Most likely alternative scenario: mini deposit rate cut – The most likely alternative is a small cut (say 10bp) of both the refi rate and the deposit rate. EONIA and Euribor rates could then trend to around 0.1% and 0.2% respectively and the futures curves would shift down towards these levels. Government bonds would rally, especially the belly of the curve, and the EUR/USD would fall sharply.

Less likely: Liquidity measures – The stopping of the SMP sterilisation (or a more attractive LTRO) could push up excess liquidity and also depress short rates, short rate expectations and the euro. However, Mr Draghi seemed dismissive of this option in March.

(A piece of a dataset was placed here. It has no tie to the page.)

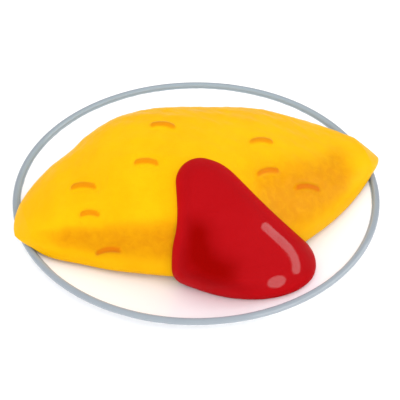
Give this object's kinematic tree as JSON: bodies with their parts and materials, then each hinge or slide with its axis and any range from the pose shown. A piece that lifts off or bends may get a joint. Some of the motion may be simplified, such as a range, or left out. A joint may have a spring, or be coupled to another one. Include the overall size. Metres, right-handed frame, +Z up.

Remote possibility: Asset purchase programme

The announcement of QE would boost risk appetite, push down rate expectations and government bond yields, especially in the periphery, as well as leading to a sharp fall in the euro. However, QE seems unlikely. If the ECB President sounds less than open to QE as a potential future option, this could hurt peripheral government bonds (likely temporarily).

 

US ADP private employment bounces back

US private employment was up by 191K, according to ADP. This was in line with the consensus forecast of a 195K increase in employment, though private employment growth in February was revised from 139K to 178K. As a result, job growth rebounded within the first quarter, from a 121K gain in January to a 191K increase in March. This is in line with our view that the labour market is slowly getting back on its feet after it was significantly impaired by the unseasonably adverse winter weather. Arguably, ADP’s report is the best singly indicator used to predict the official nonfarm payrolls series, which will be released this Friday. Indeed, although from month to month, ADP’s estimate of the labour market and the official nonfarm payrolls series may sometimes show a substantial deviation, since January of last year, ADP’s forecast have undershot the official labour market figures by just 9K, on average. While we are curious to see whether the employment sub-index in tomorrow’s ISM non-manufacturing index rebounded from its February dip, both the initial jobless claims series and ADP are now suggesting that the labour market is slowly strengthening again. As such, we see no reason to change our forecast for this Friday’s labour market report and continue to think that a 225K gain in nonfarm payrolls is within reach. Looking further into the future, we see the labour market recovery picking up further momentum as we are likely to see ongoing payback form the winter slump, while strong cyclical drivers will also come into play.